The NDP should be echoing leftists elsewhere challenging a belligerent military alliance spurring major cuts to social programs. Instead, the top brass wants a leading NATO advocate as party leader.

It’s widely known the NDP leadership prefers Heather McPherson as the new leader. But McPherson is one of only two NDP MPs on Canada’s NATO Parliamentary Association, which promotes an alliance that has attacked Libya, Yugoslavia and Afghanistan.

McPherson has repeatedly expressed support for NATO and its aggressive policies in eastern Europe, which spurred a proxy war that alliance supporters now use to justify boosting military spending. A year before Russia’s illegal 2022 invasion of Ukraine McPherson said: “The NDP will continue to strongly support Ukraine’s bid to join the MAP [NATO Membership Action Plan] program and we have and will continue to push the government to advocate for this with our NATO allies. That Prime Minister Trudeau and [Foreign Affairs] Minister [Marc] Garneau have been unwilling to explicitly state their support for Ukraine’s bid and their failure to adequately support the bid via advocacy efforts and multi-lateral diplomacy is very disturbing.” In fact, in 2014 Canada helped overthrow an elected Ukrainian government opposed to joining NATO and soon after began training the country’s troops to make them interoperable with the alliance.In April 2021 McPherson told Ukrainian Canadian paper New Pathway, “the NDP would expand both the scope of Operation Unifier and number of CAF [Canadian armed forces] personnel within the program.”

Since Moscow’s illegal invasion McPherson has doubled down on her war mongering towards a conflict that’s used to justify boosting military spending. She called on Ottawa to “support Ukraine’s future membership in NATO”, which is an invitation to endless, even nuclear, war.

As former Prime Minister Jean Chretien admitted recently, NATO expansion provoked Russia to invade. When the Warsaw Pact disbanded, the ‘defensive’ alliance became more aggressive, violating its promises not to expand one inch eastward. Its aggressiveness spurred conflict, which the alliance has cynically used to promote greater militarism.

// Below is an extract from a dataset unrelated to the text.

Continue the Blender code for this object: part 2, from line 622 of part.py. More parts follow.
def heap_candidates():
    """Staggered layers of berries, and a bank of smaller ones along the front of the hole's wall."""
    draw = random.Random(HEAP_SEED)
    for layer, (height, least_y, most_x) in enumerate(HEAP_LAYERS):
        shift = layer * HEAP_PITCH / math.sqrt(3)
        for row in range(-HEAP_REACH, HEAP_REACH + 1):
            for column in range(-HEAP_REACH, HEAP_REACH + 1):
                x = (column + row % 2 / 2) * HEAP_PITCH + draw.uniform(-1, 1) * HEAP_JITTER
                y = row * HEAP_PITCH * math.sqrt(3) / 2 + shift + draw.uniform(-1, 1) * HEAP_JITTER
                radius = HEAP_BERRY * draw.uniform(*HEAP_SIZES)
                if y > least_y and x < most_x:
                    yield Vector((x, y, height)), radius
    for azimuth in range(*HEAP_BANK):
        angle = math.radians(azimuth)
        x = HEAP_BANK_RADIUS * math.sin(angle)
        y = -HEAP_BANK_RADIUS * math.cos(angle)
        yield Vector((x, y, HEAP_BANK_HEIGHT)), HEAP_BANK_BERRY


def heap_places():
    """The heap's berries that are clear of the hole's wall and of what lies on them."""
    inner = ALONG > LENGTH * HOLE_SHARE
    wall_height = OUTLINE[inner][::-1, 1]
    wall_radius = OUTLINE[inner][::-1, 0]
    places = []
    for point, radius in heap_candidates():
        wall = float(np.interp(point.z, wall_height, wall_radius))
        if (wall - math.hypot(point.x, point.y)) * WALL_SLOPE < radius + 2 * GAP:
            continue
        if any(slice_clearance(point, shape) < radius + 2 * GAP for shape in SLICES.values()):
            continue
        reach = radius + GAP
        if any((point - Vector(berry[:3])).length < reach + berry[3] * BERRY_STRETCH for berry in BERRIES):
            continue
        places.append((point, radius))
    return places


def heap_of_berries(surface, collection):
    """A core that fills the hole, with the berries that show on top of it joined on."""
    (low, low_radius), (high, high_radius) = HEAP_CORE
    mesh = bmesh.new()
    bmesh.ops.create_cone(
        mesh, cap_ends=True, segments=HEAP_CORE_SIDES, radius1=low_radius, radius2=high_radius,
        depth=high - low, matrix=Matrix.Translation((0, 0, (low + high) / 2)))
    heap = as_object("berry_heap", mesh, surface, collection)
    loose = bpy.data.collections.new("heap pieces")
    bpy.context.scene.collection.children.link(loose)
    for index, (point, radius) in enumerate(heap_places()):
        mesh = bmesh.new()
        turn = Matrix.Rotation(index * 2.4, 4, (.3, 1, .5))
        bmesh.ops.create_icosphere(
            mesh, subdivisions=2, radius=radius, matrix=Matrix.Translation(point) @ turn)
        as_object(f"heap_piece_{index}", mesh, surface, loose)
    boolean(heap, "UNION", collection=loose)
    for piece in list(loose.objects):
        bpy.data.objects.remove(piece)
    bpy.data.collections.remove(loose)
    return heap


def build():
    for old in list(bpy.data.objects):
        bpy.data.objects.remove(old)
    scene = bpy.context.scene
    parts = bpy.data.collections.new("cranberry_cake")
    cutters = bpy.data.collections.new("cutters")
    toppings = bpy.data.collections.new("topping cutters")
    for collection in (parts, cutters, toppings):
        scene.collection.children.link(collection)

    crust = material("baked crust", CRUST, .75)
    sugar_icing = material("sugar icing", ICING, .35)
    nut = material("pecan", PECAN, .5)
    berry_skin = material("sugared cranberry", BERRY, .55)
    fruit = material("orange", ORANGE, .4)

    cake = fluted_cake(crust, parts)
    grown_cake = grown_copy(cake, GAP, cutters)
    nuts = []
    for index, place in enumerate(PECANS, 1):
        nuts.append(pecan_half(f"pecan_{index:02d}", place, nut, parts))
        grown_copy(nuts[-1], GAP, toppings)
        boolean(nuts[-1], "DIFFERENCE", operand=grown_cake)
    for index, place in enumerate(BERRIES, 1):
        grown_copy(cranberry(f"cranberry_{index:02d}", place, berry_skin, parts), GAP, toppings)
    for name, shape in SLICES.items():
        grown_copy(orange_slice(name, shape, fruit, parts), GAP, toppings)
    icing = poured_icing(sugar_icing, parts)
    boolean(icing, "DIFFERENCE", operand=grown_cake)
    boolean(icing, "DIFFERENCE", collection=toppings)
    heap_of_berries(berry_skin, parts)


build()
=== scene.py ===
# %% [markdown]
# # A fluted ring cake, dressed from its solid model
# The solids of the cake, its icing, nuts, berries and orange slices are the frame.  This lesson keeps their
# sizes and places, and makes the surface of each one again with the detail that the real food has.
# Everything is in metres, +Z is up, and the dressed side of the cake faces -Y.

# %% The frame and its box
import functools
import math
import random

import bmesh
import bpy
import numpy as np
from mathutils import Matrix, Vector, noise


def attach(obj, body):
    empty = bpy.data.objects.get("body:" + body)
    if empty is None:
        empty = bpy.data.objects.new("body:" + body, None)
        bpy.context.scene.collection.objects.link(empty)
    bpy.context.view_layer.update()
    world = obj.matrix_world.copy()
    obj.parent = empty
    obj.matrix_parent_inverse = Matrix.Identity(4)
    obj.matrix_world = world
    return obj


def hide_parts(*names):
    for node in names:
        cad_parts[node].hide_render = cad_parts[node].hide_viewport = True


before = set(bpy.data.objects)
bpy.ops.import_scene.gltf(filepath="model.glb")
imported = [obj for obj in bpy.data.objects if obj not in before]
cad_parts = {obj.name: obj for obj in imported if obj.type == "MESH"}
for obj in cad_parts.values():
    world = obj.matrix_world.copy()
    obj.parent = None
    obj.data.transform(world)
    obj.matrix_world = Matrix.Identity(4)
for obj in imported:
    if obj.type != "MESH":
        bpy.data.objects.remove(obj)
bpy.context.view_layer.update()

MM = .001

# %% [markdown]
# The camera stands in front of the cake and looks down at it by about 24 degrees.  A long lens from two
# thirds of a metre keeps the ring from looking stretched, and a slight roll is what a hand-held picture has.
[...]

Now, Canada looks set to spend an additional $1 trillion over the next decade to meet NATO’s target of 5% of GDP on ‘defence’. According to a La Presse calculation, that will amount to $4,700 annually for every Canadian by 2035. Offering some historical context University of Ottawa professor Paul Robinson noted that Canada “spent on average 1.9 percent of GDP on defence in the period 1975-1984. Yet now we have promised to spend five percent – more than two and half times what we spent at the height of the Cold War. It is hard to see how this makes sense.”

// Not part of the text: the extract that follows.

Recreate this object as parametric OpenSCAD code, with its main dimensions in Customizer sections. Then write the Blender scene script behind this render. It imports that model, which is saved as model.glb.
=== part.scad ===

Today Russia is, of course, far weaker than during the Cold War. Three years into its war in Ukraine the country of 150 million spends far less on its military than the US or European NATO members Germany and UK together.

Already Mark Carney’s NATO commitments are setting the stage for massive cuts to social programs. Challenging these cuts ought to be one of the top priorities of any social democratic party. But McPherson isn’t willing to. “In reaction to Mark Carney’s new NATO defence spending pledge to hit 5 per cent of GDP by 2035, NDP critic for Defence Heather McPherson issued the following statement …New Democrats recognize that Canadian Armed Forces personnel and infrastructure were underfunded by successive Liberal and Conservative governments, and there is a need to increase investment in these services.” There was no hint of criticism of NATO in her statement.

Conversely, the leftist parties in Slovenia recently forced the government to hold a referendum over NATO membership. In an upcoming consultative vote Slovenians will be asked to choose between increasing military spending or leaving NATO. Similarly, leftist French presidential candidate Jean-Luc Mélenchon wants the country to withdraw from NATO and so does former British Labour leader Jeremy Corbyn.

Why isn’t the NDP willing to question membership in the belligerent military alliance?

Before the recent NATO summit where Mark Carney committed to the Donald Trump mandated 5% of GDP target, I asked interim leader Don Davies if there was a threshold at which the NDP would start calling for Canada to withdraw from the alliance. He demurred. If it’s not 5% of GDP how about 7% or 10%?

At a time when the defensive argument for the alliance was stronger than today the NDP officially called for withdrawing from NATO. In 1969 NDP members voted for a resolution calling on Ottawa to withdraw from the alliance. But the party leadership partly reversed that position in a 1987 “security” policy stating: “We have taken those things that have been associated with NDP foreign policy in the past, like withdrawal from NATO, and have placed them in a framework. Many of the concepts have long been in the minds of the NDP but have never before been articulated. This policy expresses the kind of world we are working toward with such policies as pulling out of NATO.”

There are still many members who want to withdraw from the alliance. The party’s Socialist Caucus promotes withdrawal and at the party’s 2021 convention a resolution was submitted calling on the NDP to “actively campaign to get Canada out of NATO” and “remove the NATO nuclear ring around Russian borders.” It was never debated.

The NDP has a history of suppressing critics of NATO. The party brass may seek to block my bid to lead the party to avoid debating NATO. But as part of my campaign, I’m seeking to draw together all Canadians who prefer to spend public resources on human welfare than a belligerent military alliance.